My life, a game

Gamification is huge. Corporations have found that people respond well to (i.e. can be somewhat controlled through) games. Is this good or bad?

A generation of gamers

Right now there is a conjunction of two factors in our society unique in the history of humanity.

Raised on video games

The majority of the population in the United States was raised in a post-video game era. Pong was released in 1972. The Atari 2600 home game system was released in 1977. I propose that anyone born in the USA on or after the year 1970 is likely to consider video games to have influenced their development. According to US census data, that is well over 50% of the populous.

Availability of games

The abundance of games available today is staggering. The Android Play store is full of thousands upon thousands of games, and a huge percent of them are even free! We could debate how many of those games are actually worth playing, but I assert that even the worst games (for the most part) would have been considered great fun when I was a child. Handheld electronic football anyone?

Ignoring video games for a minute, there’s also been a huge explosion in my own hobby of choice: board games. According to Board Game Geek, there were more than 700 board games released in the year 1985. Jump to the year 2000 and that number increases to just shy of 1,200 games released that year. But last year, in 2014, there were apparently more than 2,800 board games released.

Conditioned to play

The verdict is still out on specifically what impact games have on our society, though there are plenty of opinions ranging from more scientific studies to pure speculation. I, backed by the full authority of my superior speculative abilities, assert that games have conditioned our society to seek play. I recognize and freely admit that I am personally more motivated to do something when there is a game involved.

You know, there’s a game for that

In my third article on losing weight, I talked about the phone app, Noom, which takes a weight loss program and turns it into a game, complete with points and levels.
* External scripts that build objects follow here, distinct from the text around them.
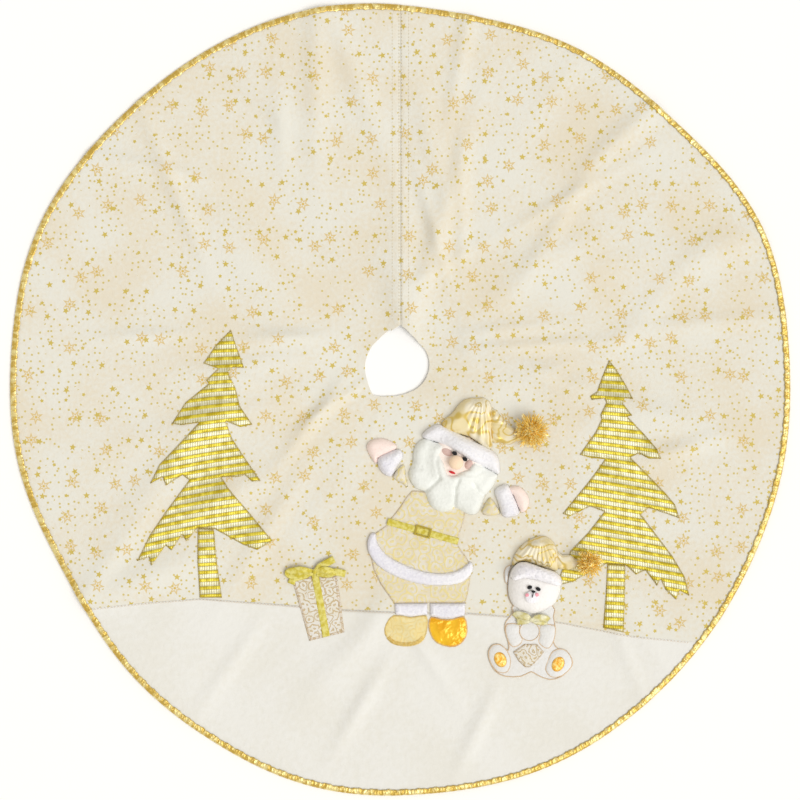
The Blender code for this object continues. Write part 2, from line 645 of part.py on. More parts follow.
def make_santa_head(skin, plush, fur, hat_cloth, felt, tinsel):
    head = arc(HEAD_RADIUS, 0, 360, 12, HEAD_CENTRE)[:-1]
    stuffed("santa_head", head, ON_CLOTH, HEAD_THICK, skin, HEAD_EDGE, steps=1)
    stuffed("santa_beard", BEARD, ON_HEAD, BEARD_THICK, plush, PLUSH_EDGE)
    stuffed("santa_hat_brim", HAT_BRIM, ON_HEAD, BRIM_THICK, fur)
    stuffed("santa_hat_crown", HAT_CROWN, ON_CLOTH, HAT_THICK, hat_cloth, HAT_EDGE)
    ball("santa_nose", NOSE_CENTRE, NOSE_RADIUS, ON_HEAD, NOSE_HEIGHT, skin)
    for name, centre in EYES.items():
        eye = arc(EYE_RADIUS, 0, 360, 30, centre)[:-1]
        cut_sheet(name, eye, ON_HEAD, EYE_THICK, felt)
    make_hat_end("santa", HAT_TIP, SANTA_POMPOM_BEARING, SANTA_POMPOM_RADIUS, ON_CLOTH,
                 hat_cloth, tinsel)


def make_hat_end(doll, outline, bearing, pompom_radius, level, hat_cloth, tinsel):
    """The loose point of a hat, which lifts, and the pompom tied to its end."""
    tip = stuffed(f"{doll}_hat_tip", outline, level, TIP_THICK, hat_cloth)
    pompom_at = polar(pompom_radius + POMPOM_GAP, bearing, max(outline))
    pompom = ball(f"{doll}_pompom", pompom_at, pompom_radius, level, 2 * pompom_radius, tinsel)
    root_x = min(x for x, _ in outline)
    root_y = [y for x, y in outline if x < root_x + 1]
    lift = hinge_empty(f"{doll}_hat_tip_axis", root_x, sum(root_y) / len(root_y), level)
    end = Vector(max(outline))
    swing = hinge_empty(f"{doll}_pompom_axis", end.x, end.y, level)
    hang_on(lift, [tip])
    hang_on(swing, [pompom])


# --------------------------------------------------------------- the bear
def make_bear(plush, fur, brocade, ribbon, sole_cloth, hat_cloth, tinsel):
    cut_sheet("bear_body", smooth_loop(BEAR_BODY), ON_CLOTH, APPLIQUE_THICK, plush)
    for name, outline in BEAR_ARMS.items():
        stuffed(name, outline, ON_APPLIQUE, FUR_THICK, plush)
    for name, outline in BEAR_FEET.items():
        stuffed(name, outline, ON_APPLIQUE, FUR_THICK, plush)
    on_foot = ON_APPLIQUE + FUR_THICK + SEAM_GAP
    for name, (centre, tilt) in BEAR_SOLES.items():
        turn = Matrix.Rotation(math.radians(tilt), 2)
        oval = []
        for x, y in arc(0.5, 0, 360, 20)[:-1]:
            oval.append(tuple(turn @ Vector((x * SOLE_SIZE[0], y * SOLE_SIZE[1])) + Vector(centre)))
        cut_sheet(name, oval, on_foot, APPLIQUE_THICK, sole_cloth)
    cut_sheet("bear_parcel", BEAR_PARCEL, ON_APPLIQUE, PARCEL_THICK, brocade)
    stuffed("bear_head", BEAR_HEAD, ON_APPLIQUE, BEAR_HEAD_THICK, plush, BEAR_HEAD_EDGE)
    stuffed("bear_left_ear", BEAR_EAR, ON_CLOTH, BEAR_EAR_THICK, plush, PLUSH_EDGE)
    on_bear_head = ON_APPLIQUE + BEAR_HEAD_THICK + SEAM_GAP
    ball("bear_muzzle", BEAR_MUZZLE, BEAR_MUZZLE_RADIUS, on_bear_head, BEAR_MUZZLE_HEIGHT, plush)
    stuffed("bear_hat_brim", BEAR_BRIM, on_bear_head, BEAR_BRIM_THICK, fur)
    cut_sheet("bear_bow", BEAR_BOW, ON_APPLIQUE, BEAR_BOW_THICK, ribbon)
    stuffed("bear_hat_crown", BEAR_HAT_CROWN, ON_CLOTH, HAT_THICK, hat_cloth, HAT_EDGE)
    make_hat_end("bear", BEAR_HAT_TIP, BEAR_POMPOM_BEARING, BEAR_POMPOM_RADIUS, ON_APPLIQUE,
                 hat_cloth, tinsel)


# ------------------------------------------------------------------ build
clear_scene()
PARTS = new_collection("tree_skirt")
CUTTERS = new_collection("cutters")

FLEECE = make_material("star_fleece", (0.83, 0.77, 0.66), 0.9)
SNOW = make_material("snow_fleece", (0.84, 0.81, 0.72), 0.95)
LINING = make_material("lining_cloth", (0.80, 0.77, 0.70), 0.8)
LAME = make_material("gold_lame", (0.78, 0.58, 0.12), 0.25, 1.0)
STRIPE = make_material("striped_lame", (0.72, 0.66, 0.25), 0.35, 0.8)
BROCADE = make_material("brocade", (0.82, 0.76, 0.62), 0.6)
RIBBON = make_material("gold_ribbon", (0.68, 0.60, 0.13), 0.35, 0.6)
METAL = make_material("buckle_metal", (0.75, 0.65, 0.15), 0.2, 1.0)
JACQUARD = make_material("coat_jacquard", (0.80, 0.70, 0.50), 0.55)
FUR = make_material("white_fur", (0.88, 0.88, 0.90), 1.0)
PLUSH = make_material("cream_plush", (0.84, 0.83, 0.78), 0.95)
SKIN = make_material("peach_fleece", (0.84, 0.68, 0.60), 0.9)
TAN_BOOT = make_material("boot_cloth", (0.90, 0.67, 0.30), 0.6)
FOIL_BOOT = make_material("boot_foil", (0.93, 0.54, 0.02), 0.25, 0.7)
HAT = make_material("hat_satin", (0.82, 0.66, 0.30), 0.4, 0.3)
FELT = make_material("black_felt", (0.01, 0.01, 0.01), 0.7)
TINSEL = make_material("tinsel", (0.75, 0.42, 0.03), 0.2, 1.0)

make_skirt(FLEECE, SNOW, LINING, LAME)
make_flap("left", -1, FLEECE, LINING, LAME)
make_flap("right", 1, FLEECE, LINING, LAME)
make_trees(STRIPE)
make_gift(BROCADE, RIBBON)
make_clothes(JACQUARD, FUR, TAN_BOOT, FOIL_BOOT)
make_belt(RIBBON, METAL)
make_arm("left", JACQUARD, FUR, SKIN)
make_arm("right", JACQUARD, FUR, SKIN)
make_santa_head(SKIN, PLUSH, FUR, HAT, FELT, TINSEL)
make_bear(PLUSH, FUR, BROCADE, RIBBON, TAN_BOOT, HAT, TINSEL)
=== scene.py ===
# %% [markdown]
# # A Christmas tree skirt
# The skirt is a round of cream fleece, 1.2 m across, that lies on the floor round the foot of a
# tree. It has a slit from the rim to an opening for the trunk, a gold binding, a plain snow
# field along the bottom, and appliques: two trees, a parcel, Father Christmas and a bear.
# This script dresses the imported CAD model. The CAD gives every place and outline, so each piece
# starts from the outline of its own CAD node and can't drift from it.

# %% Load the frame
import json
import math
import random

import bmesh
import bpy
import numpy as np
from mathutils import Matrix, Vector

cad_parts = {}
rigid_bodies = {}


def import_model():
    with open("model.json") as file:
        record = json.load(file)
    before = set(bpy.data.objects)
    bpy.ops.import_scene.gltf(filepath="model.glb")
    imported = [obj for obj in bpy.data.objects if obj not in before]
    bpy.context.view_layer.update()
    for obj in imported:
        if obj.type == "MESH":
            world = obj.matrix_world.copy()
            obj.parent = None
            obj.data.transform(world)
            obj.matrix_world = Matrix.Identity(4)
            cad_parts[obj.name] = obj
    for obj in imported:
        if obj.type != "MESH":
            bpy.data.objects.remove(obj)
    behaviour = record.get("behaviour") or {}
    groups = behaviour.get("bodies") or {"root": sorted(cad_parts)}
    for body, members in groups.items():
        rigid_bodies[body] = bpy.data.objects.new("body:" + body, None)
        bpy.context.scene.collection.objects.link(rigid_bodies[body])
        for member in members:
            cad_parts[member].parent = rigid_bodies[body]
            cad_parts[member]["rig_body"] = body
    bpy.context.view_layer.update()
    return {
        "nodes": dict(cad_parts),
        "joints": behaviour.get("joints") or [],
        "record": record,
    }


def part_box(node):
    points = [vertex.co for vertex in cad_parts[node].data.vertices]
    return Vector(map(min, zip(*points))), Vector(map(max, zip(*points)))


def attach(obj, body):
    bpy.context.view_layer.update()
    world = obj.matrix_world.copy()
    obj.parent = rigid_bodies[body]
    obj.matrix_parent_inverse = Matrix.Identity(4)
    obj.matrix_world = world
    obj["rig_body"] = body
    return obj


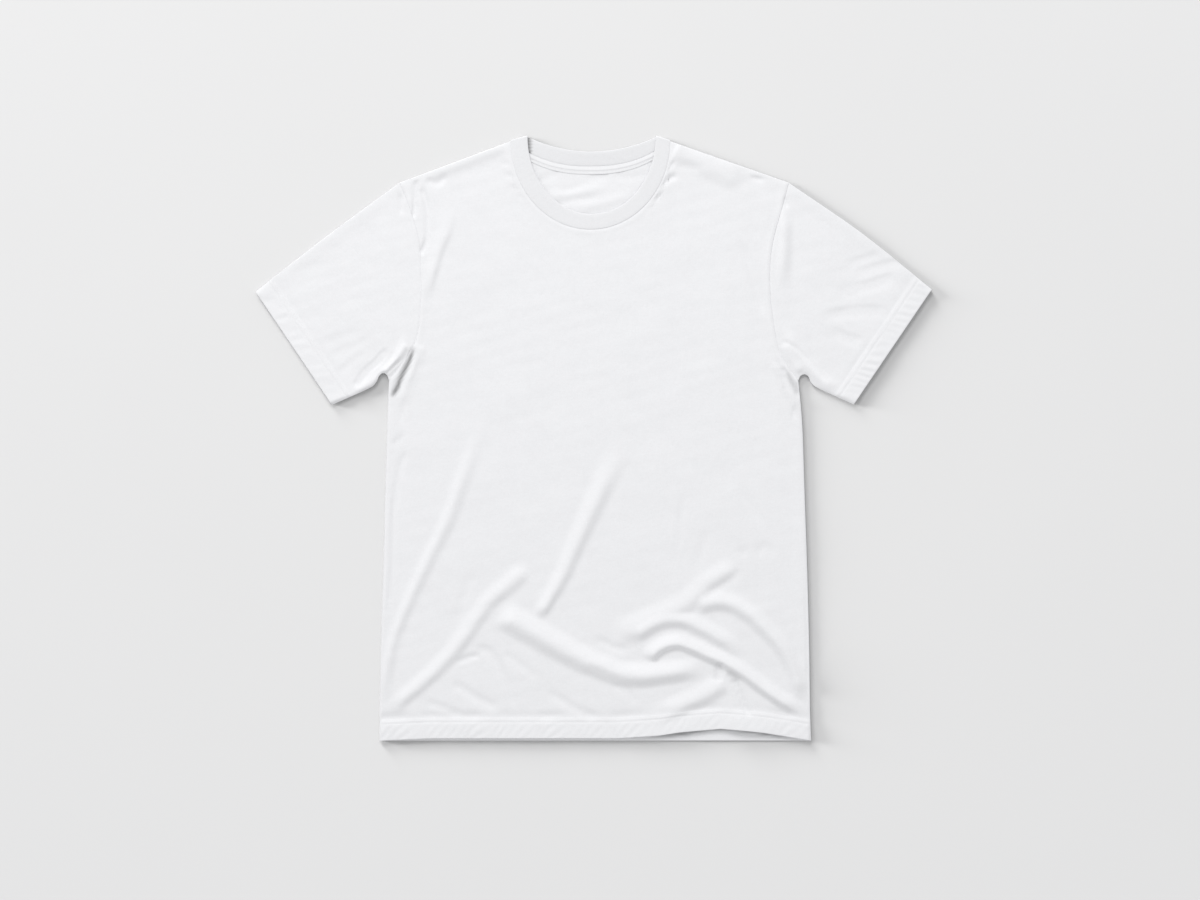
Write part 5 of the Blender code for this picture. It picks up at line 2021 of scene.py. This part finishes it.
@dataclass(frozen=True)
class Studio:
    """Pale floor, soft light from the upper left, and a camera straight above.

    Attributes:
        view_centre: the place under the camera, in metres.
        view_width: width of floor that the camera sees, in metres.
        lens: focal length, in mm.
        sensor: sensor width, in mm.
        floor_radius: radius of the floor, in metres.
        floor_gap: how far the floor lies under the cloth, in metres.
        sky_colour: colour of the even light from all round.
        sky_strength: strength of that light.
    """

    view_centre: Place = (0.0077, -0.0146)
    view_width: float = 1.4642
    lens: float = 85.0
    sensor: float = 36.0
    floor_radius: float = 9.0
    floor_gap: float = 0.2 * MM
    sky_colour: tuple[float, float, float] = (0.985, 0.99, 1.0)
    sky_strength: float = 0.708

    def build(self) -> None:
        """Make the floor, the light and the camera."""
        floor = self._floor()
        self._sky()
        self._window(Stand(107.0, 40.0, 5.0), size=2.0, power=116.0)
        self._grazing(Stand(120.0, 15.5, 4.0), floor, strength=3.1, spread=18.0)
        self._grazing(Stand(166.0, 9.5, 4.0), floor, strength=6.0, spread=16.0)
        self._camera()
        view = bpy.context.scene.view_settings
        view.view_transform, view.look = "Standard", "None"
        view.exposure, view.gamma = 0.0, 1.0

    def _floor(self) -> Object:
        """A wide round floor just under the cloth."""
        mesh = bpy.data.meshes.new("studio_floor")
        turn = np.linspace(0.0, 2 * math.pi, 65)[:-1]
        rim = with_height(np.stack((np.cos(turn), np.sin(turn)), -1) * self.floor_radius,
                          np.full(len(turn), -self.floor_gap))
        mesh.from_pydata(rim.tolist(), [], [list(range(len(rim)))])
        mesh.materials.append(FloorFinish().material())
        floor = placed("studio_floor", mesh)
        return floor

    def _sky(self) -> None:
        """Even white light from all round."""
        world = bpy.data.worlds.new("studio_world")
        world.use_nodes = True
        background = world.node_tree.nodes["Background"]
        background.inputs["Color"].default_value = (*self.sky_colour, 1.0)
        background.inputs["Strength"].default_value = self.sky_strength
        bpy.context.scene.world = world

    @staticmethod
    def _lamp(light: Light, stand: Stand) -> Object:
        """Put a light on its stand and turn it to face the garment's middle.

        Args:
            light: the light.
            stand: where it stands.

        Returns:
            Its object.
        """
        lamp = placed(light.name, light)
        turn, rise = math.radians(stand.azimuth), math.radians(stand.elevation)
        run = stand.distance * math.cos(rise)
        lamp.location = (run * math.cos(turn), run * math.sin(turn),
                         stand.distance * math.sin(rise))
        lamp.rotation_euler = (math.pi / 2 - rise, 0.0, turn + math.pi / 2)
        return lamp

    def _window(self, stand: Stand, size: float, power: float) -> None:
        """The soft light that models the folds.

        Args:
            stand: where it stands.
            size: width of its disk, in metres.
            power: its power, in watts.
        """
        light = bpy.data.lights.new("window_light", "AREA")
        light.shape, light.size, light.energy = "DISK", size, power
        self._lamp(light, stand)

    def _grazing(self, stand: Stand, floor: Object, strength: float, spread: float) -> None:
        """Low soft light that falls on the floor only and gives the garment its wide shadow.

        Args:
            stand: where it stands.
            floor: the floor.
            strength: its strength, in watts a square metre.
            spread: angle that it fills, in degrees.
        """
        light = bpy.data.lights.new("grazing_light", "SUN")
        light.energy, light.angle = strength, math.radians(spread)
        lit = bpy.data.collections.new("lit_by_grazing_light")
        lit.objects.link(floor)
        self._lamp(light, stand).light_linking.receiver_collection = lit

    def _camera(self) -> None:
        """The camera, which looks straight down."""
        data = bpy.data.cameras.new("overhead_camera")
        data.lens, data.sensor_width, data.clip_end = self.lens, self.sensor, 50.0
        camera = placed("overhead_camera", data)
        camera.location = (*self.view_centre, self.view_width * self.lens / self.sensor)
        bpy.context.scene.camera = camera


# ---- the garment


class TShirt:
    """The whole garment: it builds its pieces and hides the imported part that each replaces."""

    def __init__(self) -> None:
        """Lay out the outline and prepare the finishes."""
        self.outline = Outline()
        self.lie = Lie(self.outline)
        self.finishes = Finishes()
        self.sewing = Sewing(self.finishes.thread)

    def dress(self, thing: Object, node: Optional[str],
              finish: Optional[Material]) -> None:
        """Give a piece its finish and tie it to the frame.

        Args:
            thing: the piece.
            node: the node that it replaces, if it does.
            finish: its material, unless it has one.
        """
        if finish is not None:
            thing.data.materials.clear()
            thing.data.materials.append(finish)
        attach(thing, "root")
        if node is not None:
            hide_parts(node)
        log.info("%s: %d faces", thing.name, len(thing.data.polygons))

    def build(self) -> None:
        """Build every piece, from the floor up."""
        jersey = self.finishes.jersey
        back = BackPanel(self.outline, self.lie).build()
        self.dress(back, "back_panel", jersey)
        surface_area(back) / 2
        front, paths = FrontPanel(self.outline, self.lie).build()
        self.dress(front, "front_panel", jersey)
        hem = self.sewing.rows("hem_stitches", paths, STITCH_LENGTH, seed=21)
        self.dress(hem, None, None)
        surface_area(front) / 2
        for side in Side:
            sleeve, paths = Sleeve(side, self.outline, self.lie).build()
            self.dress(sleeve, f"{side.word}_sleeve", jersey)
            cuff = self.sewing.rows(f"{side.word}_cuff_stitches", paths, STITCH_LENGTH,
                                    seed=31 + side.value)
            self.dress(cuff, None, None)
            surface_area(sleeve) / 2
        band = Neckband().build(rib_tree(), self.finishes.rib, self.lie)
        self.dress(band, "neckband", None)
        surface_area(band) / 2
        tape, paths = NeckTape().build()
        self.dress(tape, "neck_tape", self.finishes.tape)
        rows = self.sewing.rows("neck_tape_stitches", paths, TAPE_STITCH_LENGTH, seed=41)
        self.dress(rows, None, None)
        surface_area(tape) / 2


def main() -> None:
    """Build the garment and the studio."""
    logging.basicConfig(level=logging.INFO, format="%(name)s: %(message)s")
    TShirt().build()
    Studio().build()


if __name__ == "__main__":
    main()
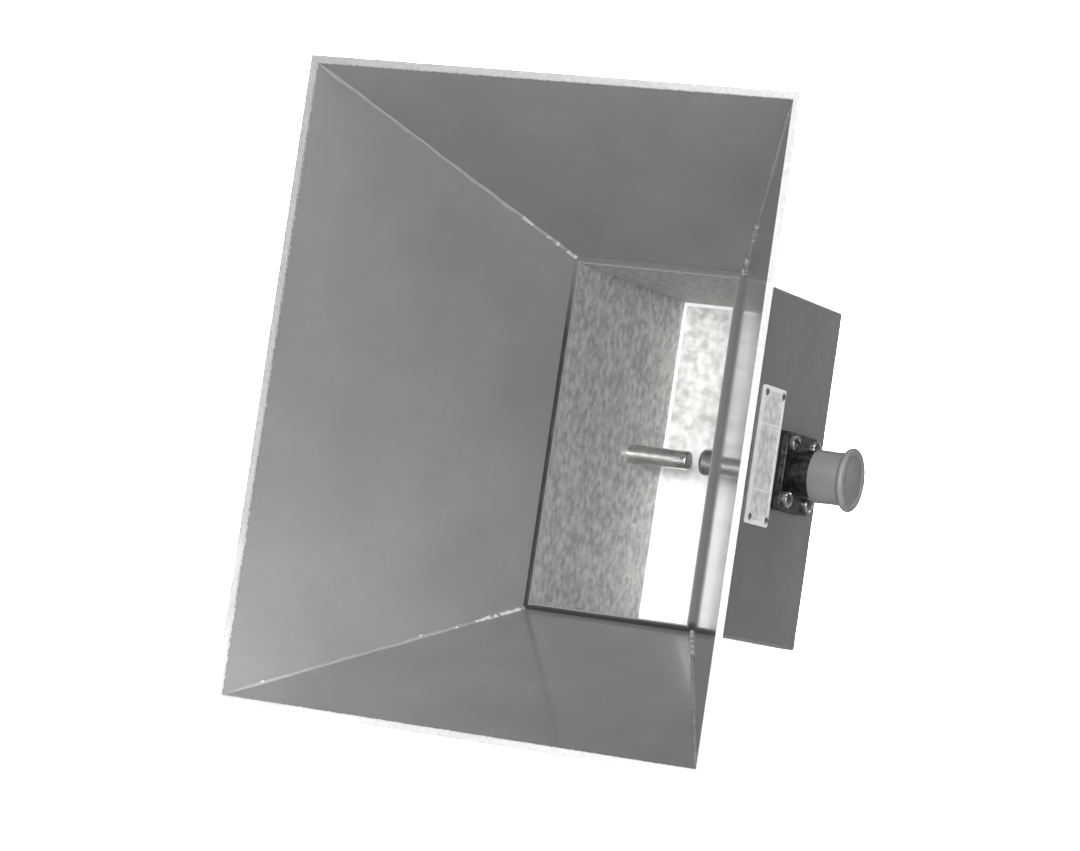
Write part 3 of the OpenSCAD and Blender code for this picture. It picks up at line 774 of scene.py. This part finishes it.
def data_plate():
    """A thin pressed plate: a height over a grid of y and z, closed behind by one face.

    Points past the corners' arcs are pulled back onto them.
    """
    half_y, half_z = (PLATE_HIGH.y - PLATE_LOW.y) / 2, (PLATE_HIGH.z - PLATE_LOW.z) / 2
    centre_y, centre_z = (PLATE_HIGH.y + PLATE_LOW.y) / 2, (PLATE_HIGH.z + PLATE_LOW.z) / 2
    rows, columns, round_r = 90, 200, PLATE_CORNER
    y, z = np.meshgrid(
        np.linspace(-half_y, half_y, rows), np.linspace(-half_z, half_z, columns), indexing="ij"
    )
    dy = np.maximum(np.abs(y) - (half_y - round_r), 0)
    dz = np.maximum(np.abs(z) - (half_z - round_r), 0)
    reach = np.maximum(np.hypot(dy, dz), 1e-12)
    pull = np.minimum(1, round_r / reach)
    y = np.sign(y) * (np.minimum(np.abs(y), half_y - round_r) + dy * pull)
    z = np.sign(z) * (np.minimum(np.abs(z), half_z - round_r) + dz * pull)
    relief = plate_relief(y, z, half_y, half_z)
    thick = PLATE_HIGH.x - PLATE_LOW.x
    top = PLATE_LOW.x + thick * (0.72 + 0.28 * relief)
    rim = np.zeros((rows, columns), bool)
    rim[[0, -1], :] = True
    rim[:, [0, -1]] = True
    top = np.where(rim, PLATE_HIGH.x - 0.1 * MM, top)
    grid = np.stack([top, centre_y + y, centre_z + z], -1)
    index = np.arange(rows * columns).reshape(rows, columns)
    loop = np.concatenate([index[0], index[1:, -1], index[-1, -2::-1], index[-2:0:-1, 0]])
    points = grid.reshape(-1, 3)
    foot = points[loop].copy()
    foot[:, 0] = PLATE_LOW.x
    first = len(points)
    count = len(loop)
    after = np.roll(np.arange(count), -1)
    skirt = np.stack([loop, loop[after], first + after, first + np.arange(count)], 1).tolist()
    faces = grid_faces(rows, columns) + skirt + [list(range(first, first + count))]
    return np.vstack([points, foot]), faces


plate = fitted("data_plate_pressing", data_plate(), "plate", "data_plate")
plate_points = np.array([v.co for v in plate.data.vertices])
centre = (np.array(PLATE_LOW) + np.array(PLATE_HIGH)) / 2
half = (np.array(PLATE_HIGH) - np.array(PLATE_LOW)) / 2
relief = plate_relief(*(plate_points - centre).T[1:], half[1], half[2])
plate.data.attributes.new("relief", "FLOAT", "POINT").data.foreach_set("value", relief)


# ---- Studio ----


def backdrop():
    """Pale floor that curves up into a wall: floor, quarter circle and wall, carried along X."""
    floor_z, radius, near, far, top, half = -0.30, 0.8, -3.0, 2.0, 2.6, 4.0
    curve = arc((far - radius, floor_z + radius), radius, -90, 0, 24)
    profile = np.vstack([[near, floor_z], curve, [far, top]])
    x = np.repeat(np.array([-half, half])[:, None], len(profile), 1)
    y, z = (np.repeat(profile[None, :, k], 2, 0) for k in (0, 1))
    points = np.stack([x, y, z], -1).reshape(-1, 3)
    material, tree, shader = new_material("matt_white_paper", "#fafafa", 0.0, 0.9)
    fibre = speckle(tree, 3, 2)
    colour = toned(tree, fibre, 0.3, 0.7, "#f7f7f7", "#fdfdfd")
    tree.links.new(colour.outputs[2], shader.inputs["Base Color"])
    mesh = bpy.data.meshes.new("studio_sweep")
    mesh.from_pydata(points.tolist(), [], grid_faces(2, len(profile)))
    mesh.polygons.foreach_set("use_smooth", [True] * len(mesh.polygons))
    mesh.materials.append(material)
    piece = bpy.data.objects.new("studio_sweep", mesh)
    bpy.context.scene.collection.objects.link(piece)


def area_light(name, place_at, aim, size, power):
    """A round soft light of that size in metres, turned to face its aim."""
    data = bpy.data.lights.new(name, "AREA")
    data.shape = "DISK"
    data.size = size
    data.energy = power
    lamp = bpy.data.objects.new(name, data)
    bpy.context.scene.collection.objects.link(lamp)
    lamp.location = place_at
    lamp.rotation_euler = (Vector(aim) - Vector(place_at)).to_track_quat("-Z", "Y").to_euler()
    return lamp


def camera(aim, distance, azimuth, elevation, lean, lens):
    """A camera at an azimuth and elevation in degrees round aim, leaning to its left by lean."""
    a, e = math.radians(azimuth), math.radians(elevation)
    back = Vector((math.sin(a) * math.cos(e), -math.cos(a) * math.cos(e), math.sin(e)))
    data = bpy.data.cameras.new("studio_camera")
    data.sensor_width = 36
    data.lens = lens
    data.clip_end = 20
    view = bpy.data.objects.new("studio_camera", data)
    bpy.context.scene.collection.objects.link(view)
    turn = (-back).to_track_quat("-Z", "Y").to_matrix().to_4x4()
    view.matrix_world = (
        Matrix.Translation(Vector(aim) + distance * back)
        @ turn
        @ Matrix.Rotation(math.radians(lean), 4, "Z")
    )
    bpy.context.scene.camera = view


def soft_surround(strength):
    """An even white surround."""
    world = bpy.data.worlds.new("soft_surround")
    world.use_nodes = True
    background = world.node_tree.nodes["Background"]
    background.inputs["Color"].default_value = linear("#ffffff")
    background.inputs["Strength"].default_value = strength
    bpy.context.scene.world = world


backdrop()
soft_surround(0.15)
area_light("key_by_the_camera", (0.55, -1.7, 0.05), (0, -0.1, 0), 0.5, 34)
area_light("high_front", (0.3, -0.9, 0.9), (0, -0.1, 0), 0.6, 6)
area_light("low_front", (0.32, -0.48, -0.22), (-0.07, -0.15, -0.07), 0.12, 0.25)
area_light("top_right", (0.5, 0.1, 1.1), (0.03, -0.05, 0), 0.6, 4)
wash = area_light("backdrop_wash", (-0.9, 0.8, 1.0), (-1.04, 1.95, 0.08), 0.5, 30)
wash.data.spread = math.radians(70)
pool = area_light("corner_pool", (0.35, -1.45, 0.1), (-0.085, -0.185, -0.11), 0.1, 0.09)
pool.data.spread = math.radians(9)
camera((-0.0251, -0.1041, 0.0006), 1.2601, 25.66, -3.50, 8.45, 134.05)
bpy.context.scene.view_settings.view_transform = "Standard"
There are countless apps available to transform just about any task into a game, including household chores such as sweeping the floor and doing your laundry!

Not only are there apps designed to make your life more fun, but there are games built into many applications that are ostensibly for a completely different purpose. When my company, Windstream, recently rolled out a new social media site for their employees, based on the Jive platform,  I could earn points, badges and levels for doing things such as telling my coworkers how I’m feeling right now.

Another example is the Audible app on my phone. In a recent update, it added statistics and achievements. If I listen for another 121 hours, I will level-up from Scholar to Master! I have earned 9 out of 15 badges (4 at the gold level), the most recent being Mount Everest, which I earned for listening to a book that is longer than 20 hours. Yay! Go me!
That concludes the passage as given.